Winchester whisperer said...

How very kind of her. Will you take her some of those lovely dates?

Sparx said...

That's a great skill - I confess that while I try, I don't always get it right and have got the wrong end of the foreign-language stick on several occasions, luckily always sorted out!

Mr Farty said...

You have a real talent. Not to mention lovely neighbours.

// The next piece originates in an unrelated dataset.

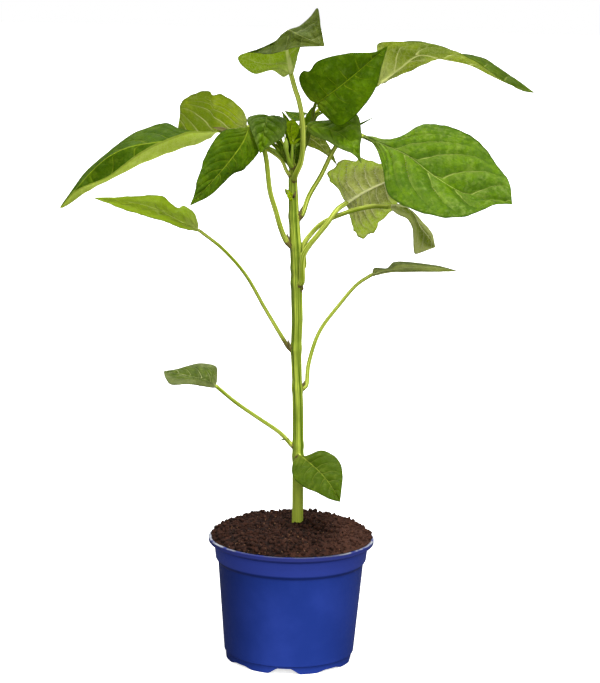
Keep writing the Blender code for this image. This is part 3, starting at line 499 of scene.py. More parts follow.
# Each leaf: the node it grows from as (height, turn round the stem in degrees), the stalk's radius at the
# foot and at the blade, and the curves that it follows, foot to tip: petiole, midrib, left and right margin
# as seen from above with the tip ahead. cup is how far each half bulges between midrib and margin.
# The rest is set for all leaves in leafShape and again for some of them: the number of side veins, how far
# they sweep toward the tip (sweepLeft is for the left half), the height of the quilting between them, of
# the wave along the margin and of its ragged bites, how far the knee of the stalk stands off the stem,
# how far the bark climbs it, and the stalk's skin. The slot is leaf_ and the tone unless it is given.
leaves = [
    dict(name="low_right_leaf", node=(167, -82), stalk=(1.5, 1.1), tone="mid", cup=(2, 2), slot="leaf_grey",
         petiole=[],
         midrib=[(5, -12, 171), (16, -20, 164), (23, -27, 159), (31, -36, 151), (38, -46, 141)],
         left=[(10, -12, 170), (23, -13, 175), (36, -17, 169), (40, -27, 159), (39, -40, 149)],
         right=[(0, -16, 165), (0, -26, 157), (8, -33, 150), (20, -40, 146.5), (31, -47, 143)]),
    dict(name="low_left_leaf", node=(176, -172), stalk=(2.0, 1.6), tone="grey", cup=(2, 2), veins=5,
         sweep=0.75, quilt=0.6,
         petiole=[(-12, -6, 188), (-27, -11, 199), (-46, -17, 213)],
         midrib=[(-62, -22, 227), (-70, -25, 232), (-85, -31, 237), (-103, -38, 241)],
         left=[(-64, -28, 227), (-72, -38, 230), (-83, -48, 233), (-96, -51, 233), (-101, -45, 237)],
         right=[(-61.5, -16, 235), (-62.5, -10, 240.5), (-67.5, -8, 242.3), (-77, -9, 243), (-87, -15, 241),
                (-95, -26, 240)]),
    dict(name="mid_right_leaf", node=(223, 10), stalk=(2.0, 1.5), tone="banded", cup=(-1, -2),
         slot="leaf_grey", quilt=0.15, wave=0.6,
         petiole=[(11, 4, 243), (19, 8, 268), (35, 14, 290), (48, 19, 305)],
         midrib=[(60, 23, 313), (71, 28, 316), (92, 36, 318), (112, 44, 317), (131, 52, 314)],
         left=[(62, 27, 318), (73, 43, 316), (79, 50, 320.5), (93, 59, 319.3), (116, 59, 317)],
         right=[(62, 14, 314), (73, 10, 318), (92, 14, 318), (114, 32, 316)]),
    dict(name="mid_left_leaf", node=(255, -176), stalk=(2.0, 1.4), tone="lime", cup=(1, -2),
         slot="leaf_pale", veins=6, quilt=0.45, ragged=0.8, wave=2.0, bark=30,
         petiole=[(-24.6, -8, 287.8), (-40.6, -14, 315.6), (-58.5, -20, 336.3)],
         midrib=[(-77, -24, 351), (-84, -27, 355), (-92, -30, 359), (-101, -33, 364), (-111, -36, 369),
                 (-126, -40, 373), (-143, -43, 375), (-158, -45, 377)],
         left=[(-80, -29, 351), (-89, -36, 353.8), (-102, -46, 359.6), (-115, -51, 363.6),
               (-129, -54, 367.8), (-143, -53, 372.3)],
         right=[(-79, -17, 357), (-82, -12, 363), (-86, -8, 367), (-91, -6, 369), (-95, -8, 367),
                (-102, -10, 371), (-108, -12, 376), (-117, -16, 377), (-125, -20, 376), (-134, -26, 377),
                (-146, -35, 377)]),
    dict(name="pale_back_leaf", node=(308, -50), stalk=(2.7, 2.1), tone="pale", cup=(2, 2), veins=8,
         sweep=0.42, quilt=1.0, ragged=3.5, wave=1.6, knee=0.3, bark=0.6,
         petiole=[(4.2, -8, 329.3), (7.9, -9, 337.9), (15.6, -10, 348.1), (22.7, -10.5, 357.4),
                  (30.1, -9, 368.1)],
         midrib=[(37, 4, 372), (51, 24, 379), (67, 44, 385), (92, 72, 392)],
         left=[(40, 7, 366), (43, 12, 357), (46, 16, 349), (51, 21, 343), (56, 25, 345), (60, 30, 347),
               (65, 37, 353), (74, 49, 362), (85, 62, 374)],
         right=[(34, 4, 378), (30, 5, 385), (24, 6, 390), (23, 9, 396), (30, 14, 402), (39, 21, 405),
                (50, 33, 405), (65, 47, 402), (80, 60, 398)]),
    dict(name="drooping_leaf", node=(320, 22), stalk=(2.5, 1.9), tone="frosty", cup=(-2, 1),
         slot="leaf_mid", veins=5, quilt=0.6, ragged=1.2, knee=0.3, bark=0.6,
         petiole=[(4.5, 2, 337.5), (10.5, 2, 347.5), (20.7, 0, 357.5), (41, -1, 366.5), (59, -2, 371)],
         midrib=[(71, -3, 371), (87, 1, 368), (96, 4, 355), (104, 7, 346), (110, 10, 338)],
         left=[(77, -12, 367), (86, -19, 363), (90, -22, 355), (91, -18, 344), (93, -12, 335),
               (103, 1, 336.5)],
         right=[(79, 8, 372.5), (90, 16, 366.5), (99.5, 22, 357.5), (107, 21, 349)]),
    dict(name="dark_left_leaf", node=(339, -165), stalk=(2.3, 2.0), tone="dark", cup=(2, 2), veins=8,
         sweep=0.45, quilt=0.35, ragged=0.6, bark=13,
         petiole=[(-13.8, -6, 352.5), (-18, -8, 366.5), (-22.9, -10, 382.5), (-26.6, -11, 409),
                  (-32, -9, 424)],
         midrib=[(-40, -9, 432), (-44, -18, 421), (-53, -29, 408), (-63, -41, 396), (-83, -62, 374)],
         left=[(-32, -6, 421), (-32, -12, 413), (-38, -20, 405), (-43, -26, 399.8), (-52, -32, 395.8),
               (-67, -50, 382)],
         right=[(-49, -15, 431), (-62, -24, 428), (-72, -36, 413), (-77, -48, 397), (-80, -56, 383)]),
    dict(name="big_right_leaf", node=(361, -8), stalk=(2.3, 2.0), tone="bright", cup=(4, 4), veins=5.5,
         sweep=0.5, sweepLeft=0.7, quilt=1.0, wave=1.8, knee=0.8, bark=9,
         petiole=[(8, 2, 378), (17, 4, 394), (28, 2, 417), (39, -5, 428)],
         midrib=[(48, -10, 427), (68, -18, 420), (85, -28, 413), (106, -38, 398), (132, -46, 385),
                 (164, -52, 380)],
         left=[(61, -6, 423), (76, -4, 425), (96, -2, 436), (116, -8, 436), (138, -20, 426),
               (153, -31, 408), (162, -41, 396)],
         right=[(58, -16, 420), (64, -32, 405), (70, -52, 384), (96, -68, 373), (124, -71, 370.8),
                (149, -62, 380)]),
    dict(name="long_left_leaf", node=(395, -150), stalk=(1.8, 1.4), tone="dark", cup=(-12, 0), quilt=0.3,
         petiole=[(-15, -3, 407), (-28, 1, 415), (-48, 4, 424)],
         midrib=[(-65, 3, 427.5), (-91, 0, 421), (-114, -4, 418), (-137, -9, 413), (-157, -14, 400.5),
                 (-187, -20, 366)],
         left=[(-76, -8, 427), (-91, -19, 426.5), (-107, -28, 420.5), (-131, -34, 406), (-154, -30, 389.5),
               (-173, -24, 381)],
         right=[(-80, 12, 426), (-96, 17, 428), (-108, 20, 431), (-122, 20, 428), (-139, 17, 419),
                (-156, 11, 406.3), (-170, 2, 391.3), (-181, -9, 376)]),
    dict(name="top_leaf", node=(392, -70), stalk=(2.3, 2.0), tone="olive", cup=(-2, -2), slot="leaf_mid",
         veins=6, quilt=0.7, bark=0.1,
         petiole=[(1, -8, 405), (2.5, -11, 420), (1.5, -13, 438), (-1.5, -14, 453), (-5, -13, 463)],
         midrib=[(-8, -12, 473), (-10, -13, 482), (-12, -14, 491), (-12.3, -19, 501), (-12, -24, 508),
                 (-1, -42, 504), (17, -58, 497)],
         left=[(-5, -9, 479), (-4, -8, 484), (-3, -8, 489), (-2, -8, 493), (0.5, -10, 501), (2, -12, 509),
               (6, -18, 516.5), (11, -26, 525), (14, -46, 511)],
         right=[(-14, -11, 471), (-23, -9, 476), (-36, -7, 473), (-45, -6, 478), (-50, -7, 485),
                (-45, -11, 489), (-36, -18, 489.5), (-28, -26, 489), (-20, -33, 490.5), (-13, -40, 493),
                (-4, -48, 495.5), (5, -54, 496)]),
    dict(name="upper_right_leaf", node=(400, 25), stalk=(1.6, 1.2), tone="shade", cup=(3, 3),
         slot="leaf_dark", quilt=0.3, skin="shade",
         petiole=[(6, 4, 423), (9, 3, 436), (10, -6, 446)],
         midrib=[(11, -14, 451), (26, -15, 462), (42, -11, 475), (67, 1, 497)],
         left=[(6, -19, 455), (0, -23, 464), (-2, -24, 472), (1, -24, 477), (6, -24, 477), (13, -21, 485),
               (36, -12, 491), (56, -3, 492)],
         right=[(17, -18, 444), (31, -26, 435), (46.8, -24, 448.3), (58, -16, 464.3), (62.5, -4, 481)]),
    dict(name="far_right_leaf", node=(404, 70), stalk=(1.7, 1.4), tone="mid", cup=(1, 0), quilt=0.6,
         wave=1.8,
         petiole=[(4, 17, 422), (12, 18, 442), (27, 17, 455), (43, 14, 461)],
         midrib=[(59, 14, 465), (76, 18, 478), (93, 22, 490), (114, 26, 487), (134, 30, 483),
                 (151, 35, 475), (169, 40, 467), (188, 46, 461)],
         left=[(69, 22, 469), (89, 34, 478), (111, 46, 486), (134, 52, 491), (159, 54, 480)],
         right=[(60, 10, 485), (59, 11, 497), (66, 8, 500), (77, 4, 500), (95, 2, 501), (116, 3, 496),
                (127, 7, 491), (146, 14, 480), (162, 22, 469.7), (176, 34, 462.8)]),
    dict(name="upper_left_leaf", node=(401, 140), stalk=(1.5, 1.2), tone="lined", cup=(0, 0),
         slot="leaf_pale", veins=5, sweep=0.78, quilt=0.5, ragged=1.5,
         petiole=[(-13, 8, 412), (-24, 12, 424)],
         midrib=[(-41, 12, 431), (-60, 22, 427.5), (-81, 38, 422.5), (-100, 60, 425.5)],
         left=[(-43, 8, 438), (-46, 6, 444), (-54, 8, 451), (-63, 11, 455), (-70, 14, 455), (-73, 17, 458),
               (-85, 26, 455), (-94, 37, 450), (-98, 46, 444), (-98, 53, 438)],
         right=[(-48, 26, 429), (-69, 44, 431.5), (-89, 58, 435)]),
    dict(name="left_crown_leaf", node=(406, 175), stalk=(1.3, 1.0), tone="crown", cup=(1, 1),
         slot="leaf_dark", veins=6, quilt=0.8, ragged=1.0,
         petiole=[(-13, 8, 416), (-19, 10, 430)],
         midrib=[(-23, 6, 438), (-26, -4, 440), (-28, -16, 429), (-31, -22, 412)],
         left=[(-14, 4, 439), (-11, -6, 435), (-13, -15, 425), (-22, -20, 419)],
         right=[(-35, 6, 440), (-42, -4, 438), (-38, -14, 428), (-34, -19, 419)]),
    dict(name="right_crown_leaf", node=(397, -25), stalk=(1.3, 1.0), tone="crown", cup=(1, 1),
         slot="leaf_dark", veins=5, quilt=0.6,
         petiole=[(2, -5, 418)],
         midrib=[(4, -9, 433), (17, -13, 433), (32, -18, 428), (42, -24, 418), (48, -28, 407)],
         left=[(8, -5, 437), (25, -3, 439), (43, -5, 444), (48, -12, 430), (47, -20, 417)],
         right=[(9, -13, 427), (20, -18, 423), (30, -24, 418), (41, -28, 414)]),
    dict(name="under_crown_leaf", node=(410, 35), stalk=(1.1, 0.8), tone="mid", cup=(0, 0),
         slot="leaf_pale", veins=4,
         petiole=[(1, 9, 419)],
         midrib=[(5, 11, 424), (15, 14, 417), (30, 18, 401)],
         left=[(5, 6, 418), (14, 7, 414), (23, 12, 408)],
         right=[(12, 15, 427), (20, 20, 421), (26, 21, 411)]),
    dict(name="back_crown_leaf", node=(412, 110), stalk=(1.1, 0.8), tone="shade", cup=(0, 0),
         slot="leaf_dark",
         petiole=[(-2, 9, 421)],
         midrib=[(0, 14, 438), (-5, 18, 440), (-13, 25, 443)],
         left=[(2, 11, 437), (-4, 11, 436), (-9, 16, 438)],
         right=[(5, 20, 442), (-1, 26, 442), (-8, 30, 442)]),
    dict(name="young_leaf", node=(410, -95), stalk=(1.0, 0.7), tone="young", cup=(-1, -1), veins=4,
         quilt=0.6,
         petiole=[(-5, -6, 416)],
         midrib=[(-6, -7, 421), (-7, -8, 430), (-6, -8, 439)],
         left=[(-10, -5, 427), (-11, -5, 435)],
         right=[(-2, -5, 426), (-1, -5, 433)]),
]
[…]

Just been catching up on those wedding photos - thanks for sharing, they are beautiful.

darth sardonic said...

remind me to post about roberto dibininost sometime. it's funny, and along the lines of your intuitive translation idea.

lady macleod said...

I work for champagne! Let me know when you want to schedule a "gig".
Thank you for coming by.

I think you may be correct, and oh yes! But you are talking hours! A visit is no small thing in this neighborhood unless you just catch them on the street - my method.
Thank you for coming by.

It is indeed. I'm sure you do very well. Most people I think appreciate the effort, I know I do.
Thank you for coming by.

I imagine you can figure out the signals like a champ! And that you know well how exhausting it is.
Thank you for coming by.

bretwalda edwin-higham
It is a gift.
Thank you for coming by.

The Hermit Society is a select group of only the most worthy. Tell your sisters that!
Thank you for coming by.

thank you and thank you for coming by.

omega mum
he he. I wonder why that is?
Thank you for coming by.

You are my best ego boost every day!
Thank you for coming by.

I hope so, that's a nice thought.
Thank you for coming by.

winchester whisperer,
That's a good idea!
Thank you for coming by.

But it can be a fun trip even when you get it wrong eh?
Thank you for coming by.

mr farty,
Thank you and oh good - I'm pleased you enjoyed.
Thank you for coming by.

Oh? That sounds good, do it love.
Thank you for coming by.

Welshcakes Limoncello said...

I know exactly how you feel, Lady M: grateful for the visit and kindness but if we are not used to people "popping in" it can be hard. But it does mean you are accepted!